The move away from building the Chevrolet Impala in Korea is potentially an important one for Holden, which is making a pitch to add a more premium edge to its showroom after years of relying on cheap South-East Asian-sourced products to fill its portfolio.

It also opens the door to the all-new Commodore potentially being made at GM's Hamtramck assembly plant in Detroit, and taking advantage of the free trade agreement that exists between the US and Australia that removes all tariffs on vehicles arriving from the US. A similar agreement is in place with South Korea

The move also points to Rüsselsheim in Germany as a potential source of Holden Commodore-badged Insignias arriving in Australia.

GM has struggled with its Korean car-making division, where unions have helped to push production line workers’ salaries up by more than 50 percent over the last five years, the Journal reports.

The country recently lost a bid to take up Australia’s production allocation of the Holden Cruze, worth about 15,000 units a year, once local production ends in October this year. Instead of building GM's next-generation Cruze, it will continue to build the old one for developing markets.

Holden, meanwhile, will import the Opel Astra hatchback as a replacement for the locally made Cruze hatchback, with just the Cruze sedan expected to remain on sale to help fill fleet and rental car company orders.

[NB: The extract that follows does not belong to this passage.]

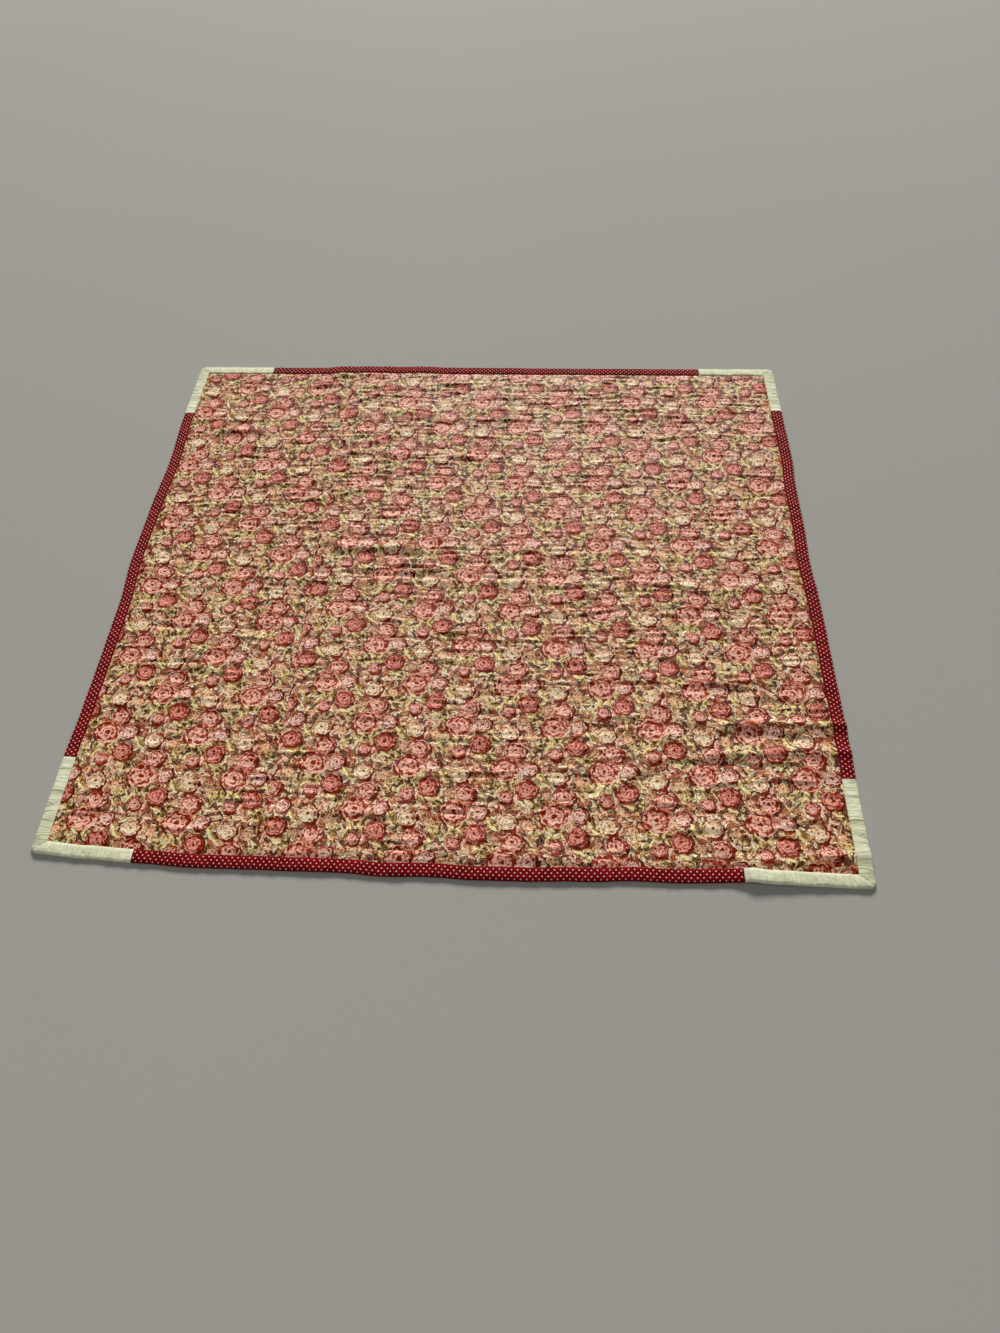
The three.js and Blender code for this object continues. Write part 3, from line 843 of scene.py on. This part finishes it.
rosePrint = printMaterial()
redPinDot = redMaterial()
creamCotton = creamMaterial()
creamLining = liningMaterial()
print("quilt: materials made")


panel = {
    "columnStep": 7.4,
    "rowStep": 2.2,
    "rawEdge": 2.2,  # the raw edge lies this far inside the binding's fold
    "cornerRound": 14,
    "edgeStops": [13, 24.4, 25.6, 28, 31, 34],
    "keptBelow": [24.4, 31],  # of these, what the underside has too
    "seamStops": [0.15, 0.9, 2.0, 3.6, 6],
    "seamFlat": 9,  # no crease runs nearer to the seam than this
    "underColumns": 6,  # the underside has every sixth column and every second row
    "underRows": 2,
    "loft": 5.2,
    "leastThick": 1.2,
    "gatherFade": 14,  # how fast the binding's gathers die out inside it
    "openTop": (24, 35),  # from the pressed edge to the open cloth
    "openUnder": (25, 31),
    "pressedTop": 4.0,  # heights of the edge inside the binding
    "pressedUnder": 1.3,
    "slack": 1.5,  # the underside leaves the floor under ridges higher than this
}


def panelUnder(across, along):
    base = foldHeight(across, along)
    inside = smoothStep(np.minimum(*edgeDistances(across, along)), *panel["openUnder"])
    openUnder = np.maximum(0, base - panel["slack"])
    return openUnder * inside + (panel["pressedUnder"] + np.maximum(0, base)) * (1 - inside)


def panelTop(across, along):
    inset = np.minimum(*edgeDistances(across, along))
    base = foldHeight(across, along)
    inside = smoothStep(inset, *panel["openTop"])
    fine = crumpleHeight(across, along) * smoothStep(np.abs(across - cloth["seam"]), 0, panel["seamFlat"])
    fade = np.exp(-np.maximum(0, inset - cloth["binding"]) / panel["gatherFade"])
    openTop = panel["loft"] + base + fine + gatherHeight(across, along) * fade
    top = openTop * inside + (panel["pressedTop"] + np.maximum(0, base)) * (1 - inside)
    return np.maximum(top, panelUnder(across, along) + panel["leastThick"])


def edgeStops(limit, fromEnd):
    stops = np.array([panel["rawEdge"], *panel["edgeStops"]])
    return limit - stops[::-1] if fromEnd else stops


def evenStops(first, last, step):
    return np.linspace(first, last, int(round((last - first) / step)) + 1)[1:-1]


# Which stops the underside keeps: every so many of the even ones, and a few beside the edges.
def lowerStops(stops, limit, every):
    inset = np.minimum(stops, limit - stops)
    kept = np.isclose(inset[:, None], panel["keptBelow"]).any(1)
    kept[::every] |= inset[::every] > panel["edgeStops"][-1]
    kept[[0, -1]] = True
    return np.flatnonzero(kept)


def pullIntoCorner(across, along):
    radius = panel["cornerRound"]
    middleX = np.clip(across, radius, cloth["width"] - radius)
    middleY = np.clip(along, radius, cloth["length"] - radius)
    away = np.hypot(across - middleX, along - middleY)
    scale = np.minimum(1, (radius - panel["rawEdge"]) / np.maximum(away, 1e-6))
    return middleX + (across - middleX) * scale, middleY + (along - middleY) * scale


# The print's own coordinates, from where the cloth lies in plan.
def printPlace(across, along, start):
    x, y = planPlace(across, along)
    x, y = x - start[0], y - start[1]
    east, north = chintz["east"], chintz["north"]
    spin = east[0] * north[1] - north[0] * east[1]
    printX = (north[1] * x - north[0] * y) / spin
    printY = (east[0] * y - east[1] * x) / spin
    return np.stack([printX, printY], -1).reshape(-1, 2)


def quadsOf(grid):
    corners = [grid[:-1, :-1], grid[1:, :-1], grid[1:, 1:], grid[:-1, 1:]]
    return np.stack(corners, -1).reshape(-1, 4).tolist()


# One width of the cloth: its top, walls that join it to the coarser underside, and the underside.
def makePanel(name, columns, start):
    border = panel["edgeStops"][-1]
    evenRows = evenStops(border, cloth["length"] - border, panel["rowStep"])
    rows = np.concatenate([edgeStops(cloth["length"], False), evenRows, edgeStops(cloth["length"], True)])
    across, along = pullIntoCorner(*np.meshgrid(columns, rows, indexing="ij"))
    grid = np.arange(across.size).reshape(across.shape)
    faces = quadsOf(grid)
    pickColumns = lowerStops(columns, cloth["width"], panel["underColumns"])
    pickRows = lowerStops(rows, cloth["length"], panel["underRows"])
    picked = np.ix_(pickColumns, pickRows)
    under = grid[picked]
    low = grid.size + np.arange(under.size).reshape(under.shape)
    wallStart = len(faces)
    backColumns, backRows = len(columns) - 1 - pickColumns[::-1], len(rows) - 1 - pickRows[::-1]
    walls = [
        (low[:, 0], grid[:, 0], pickColumns),
        (low[-1, :], grid[-1, :], pickRows),
        (low[::-1, -1], grid[::-1, -1], backColumns),
        (low[0, ::-1], grid[0, ::-1], backRows),
    ]
    for lowSide, topSide, picks in walls:
        for k, (first, last) in enumerate(zip(picks[:-1], picks[1:])):
            above = topSide[first:last + 1][::-1]
            faces.append([*lowSide[k:k + 2].tolist(), *above.tolist()])
    underStart = len(faces)
    faces += quadsOf(low.T)
    top = placePoints(across, along, panelTop(across, along))
    bottom = placePoints(across[picked], along[picked], panelUnder(across[picked], along[picked]))
    uvs = printPlace(across, along, start)
    uvMaps = {"print": np.concatenate([uvs, uvs[under.ravel()]])}
    points = np.concatenate([top, bottom])
    made = makeObject(name, points, faces, uvMaps, [rosePrint, creamLining], wallStart, underStart)
    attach(made, "root")
    return made


def makePanels():
    border, seam, width = panel["edgeStops"][-1], cloth["seam"], cloth["width"]
    besideSeam, step = np.array(panel["seamStops"]), panel["columnStep"]
    leftEven = evenStops(border, seam - besideSeam[-1], step)
    rightEven = evenStops(seam + besideSeam[-1], width - border, step)
    leftColumns = np.concatenate([edgeStops(width, False), leftEven, seam - besideSeam[::-1]])
    rightColumns = np.concatenate([seam + besideSeam, rightEven, edgeStops(width, True)])
    return (makePanel("panelLeft", leftColumns, chintz["leftStart"]),
            makePanel("panelRight", rightColumns, chintz["rightStart"]))


leftPanel, rightPanel = makePanels()
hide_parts("panel_left")
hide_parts("panel_right")
print("quilt: panels made")


binding = {
    "step": 2.0,
    "gap": 0.3,
    "outerRound": 14,
    "innerRound": 2,
    "cornerSteps": 14,
    "cornerArea": 30,  # the arms begin here
    "mitreDepth": 0.7,
    "mitreWidth": 2,
    "pressed": 0.4,  # the mitre shows where the gathers lift the section more than this
    "farFromEnd": 200,
    # the folded strip in section: distance in from the fold, height, and how far the gathers lift it
    "section": [(25, 4.5, 0), (25.2, 5.0, 0.1), (24.2, 5.5, 0.5), (19, 5.5, 1), (12, 5.6, 1), (6, 5.5, 0.9),
                (2.8, 5.1, 0.7), (0.9, 4.1, 0.3), (0, 2.8, 0.1), (0.5, 1.2, 0), (2.4, 0.15, 0), (6, 0, 0),
                (25, 0, 0), (25, 1.0, 0), (1.7, 1.0, 0), (1.7, 4.4, 0)],
}


# The section along a line, from the fold at its outer side to the edge at its inner side. Its map is
# the run of the strip and the walk around the section, or the distances from the quilt's edges.
def sweepBinding(name, outer, inner, endGap, strip, material):
    inwards, heights, lifts = np.array(binding["section"]).T[:, None, :]
    depth = inwards / cloth["binding"]
    across = outer[0][:, None] * (1 - depth) + inner[0][:, None] * depth
    along = outer[1][:, None] * (1 - depth) + inner[1][:, None] * depth
    fromSide, fromFront = edgeDistances(across, along)
    inCorner = np.maximum(fromSide, fromFront) < binding["cornerArea"]
    mitre = np.exp(-((fromSide - fromFront) / binding["mitreWidth"]) ** 2)
    mitre = binding["mitreDepth"] * mitre * inCorner * (lifts > binding["pressed"])
    base = np.maximum(0, foldHeight(across, along))
    points = placePoints(across, along, heights + base + lifts * gatherHeight(across, along) - mitre)
    ring = np.arange(across.size).reshape(across.shape)
    around = np.roll(ring, -1, axis=1)
    faces = np.stack([ring[:-1], around[:-1], around[1:], ring[1:]], -1).reshape(-1, 4).tolist()
    ends = [ring[0].tolist()[::-1], ring[-1].tolist()]
    if strip is None:
        uvs = np.stack([fromSide, fromFront], -1)
    else:
        walk = np.cumsum(np.hypot(np.diff(inwards[0], prepend=inwards[0, 0]),
                                  np.diff(heights[0], prepend=heights[0, 0])))
        uvs = np.stack([strip[:, None] + 0 * across, walk + 0 * across], -1)
    endUvs = np.stack([endGap[:, None] + 0 * across] * 2, -1)
    uvMaps = {"strip": uvs.reshape(-1, 2), "ends": endUvs.reshape(-1, 2)}
    made = makeObject(name, points, faces + ends, uvMaps, [material], len(faces))
    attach(made, "root")
    return made


def stripStops(first, last):
    first, last = first + binding["gap"] / 2, last - binding["gap"] / 2
    return np.linspace(first, last, int(round((last - first) / binding["step"])) + 1)


def turnRound(outer, inner, endGap):
    return [side[::-1] for side in outer], [side[::-1] for side in inner], endGap[::-1]


def makeStrip(name, firstArm, lastArm, isSide, isFar):
    width, length = cloth["width"], cloth["length"]
    reach, last = (width, length - lastArm) if isSide else (length, width - lastArm)
    stops = stripStops(firstArm, last)

    def line(inward):
        depth = np.full_like(stops, reach - inward if isFar else inward)
        return (depth, stops) if isSide else (stops, depth)

    outer, inner, run = line(0), line(cloth["binding"]), stops
    endGap = np.minimum(stops - firstArm, last - stops)
    if isSide != isFar:
        outer, inner, endGap = turnRound(outer, inner, endGap)
        run = stops[::-1]
    return sweepBinding(name, outer, inner, endGap, run, redPinDot)


def makeCorner(name, arm, isRight, isBack):
    acrossArm = stripStops(binding["cornerArea"], arm[0])[::-1]
    alongArm = stripStops(binding["cornerArea"], arm[1])
    turn = np.linspace(0, math.pi / 2, binding["cornerSteps"])
    outerRound, innerRound = binding["outerRound"], binding["innerRound"]
    edge, noArmX, noArmY = cloth["binding"], 0 * acrossArm, 0 * alongArm
    outerX = np.concatenate([acrossArm, outerRound * (1 - np.sin(turn)), noArmY])
    outerY = np.concatenate([noArmX, outerRound * (1 - np.cos(turn)), alongArm])
    innerX = np.concatenate([acrossArm, edge + innerRound - innerRound * np.sin(turn), noArmY + edge])
    innerY = np.concatenate([noArmX + edge, edge + innerRound - innerRound * np.cos(turn), alongArm])
    endGap = np.concatenate([arm[0] - acrossArm, 0 * turn + binding["farFromEnd"], arm[1] - alongArm])
    if isRight:
        outerX, innerX = cloth["width"] - outerX, cloth["width"] - innerX
    if isBack:
        outerY, innerY = cloth["length"] - outerY, cloth["length"] - innerY
    outer, inner = (outerX, outerY), (innerX, innerY)
    if isRight == isBack:
        outer, inner, endGap = turnRound(outer, inner, endGap)
    return sweepBinding(name, outer, inner, endGap, None, creamCotton)


frontLeft, frontRight, backLeft, backRight = creamArms.values()
bindings = {
    "binding_front": makeStrip("bindingFront", frontLeft[0], frontRight[0], isSide=False, isFar=False),
    "binding_back": makeStrip("bindingBack", backLeft[0], backRight[0], isSide=False, isFar=True),
    "binding_left": makeStrip("bindingLeft", frontLeft[1], backLeft[1], isSide=True, isFar=False),
    "binding_right": makeStrip("bindingRight", frontRight[1], backRight[1], isSide=True, isFar=True),
    "corner_front_left": makeCorner("cornerFrontLeft", frontLeft, isRight=False, isBack=False),
    "corner_front_right": makeCorner("cornerFrontRight", frontRight, isRight=True, isBack=False),
    "corner_back_left": makeCorner("cornerBackLeft", backLeft, isRight=False, isBack=True),
    "corner_back_right": makeCorner("cornerBackRight", backRight, isRight=True, isBack=True),
}
for node, made in bindings.items():
    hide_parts(node)
print("quilt: binding made")


floor = {
    "size": 60,
    "sunk": 0.0004,  # a little under the cloth
    "paint": ("a9a7a0", "adaba4"),
    "roughness": 0.9,
    "specular": 0.1,
}


def makeFloor():
    half = floor["size"] / 2
    mesh = bpy.data.meshes.new("floor")
    corners = [(-half, -half, 0), (half, -half, 0), (half, half, 0), (-half, half, 0)]
    mesh.from_pydata(corners, [], [(0, 1, 2, 3)])
    made = bpy.data.objects.new("floor", mesh)
    made.location.z = -floor["sunk"]
    scene.collection.objects.link(made)
    material, shader = newMaterial("floorPaint", floor)
    place = addNode("TexCoord").outputs["Object"]
    feed(shader.inputs["Base Color"], mixColour(noise(place, 0.5, 2.0), *floor["paint"]))
    mesh.materials.append(material)


makeFloor()

lights = {
    "window": {"place": (0.0, 22.0, 9.85), "size": (9.0, 5.2), "power": 7800, "colour": (1.0, 0.99, 0.97)},
    "ceiling": {"place": (-0.6, -2.6, 3.6), "size": (4.0, 4.0), "power": 36, "colour": (1.0, 0.98, 0.95)},
    "sky": {"colour": (0.92, 0.96, 1.0), "strength": 0.13},
}


def makeLight(name, settings):
    lamp = bpy.data.lights.new(name, "AREA")
    lamp.shape = "RECTANGLE"
    lamp.size, lamp.size_y = settings["size"]
    lamp.energy = settings["power"]
    lamp.color = settings["colour"]
    made = bpy.data.objects.new(name, lamp)
    made.location = settings["place"]
    made.rotation_euler = (-made.location).to_track_quat("-Z", "Y").to_euler()
    scene.collection.objects.link(made)


def makeSky(settings):
    world = bpy.data.worlds.new("sky")
    scene.world = world
    world.use_nodes = True
    backdrop = world.node_tree.nodes["Background"]
    backdrop.inputs["Color"].default_value = (*settings["colour"], 1)
    backdrop.inputs["Strength"].default_value = settings["strength"]


makeLight("windowLight", lights["window"])
makeLight("ceilingLight", lights["ceiling"])
makeSky(lights["sky"])
print("quilt: floor and lights placed")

The Detroit-Hamtramck assembly plant, where the Chevrolet Impala-badged version of the Insignia is built, currently builds the second-generation Chevrolet Volt that was not engineered in right-hand drive. It also builds the Chevrolet-badged version of the Malibu, with Australia’s Holden-badged version of the car sourced from South Korea.

Opel’s Russelsheim plant is also slated to soon start production of an new SUV that is expected to sit above the smaller Opel Mokka – a Korean-built version of the Mocca is sold here as the Holden Trax. The new mid-size SUV is expected to take its inspiration from the Monza concept shown at the Frankfurt motor show in 2013.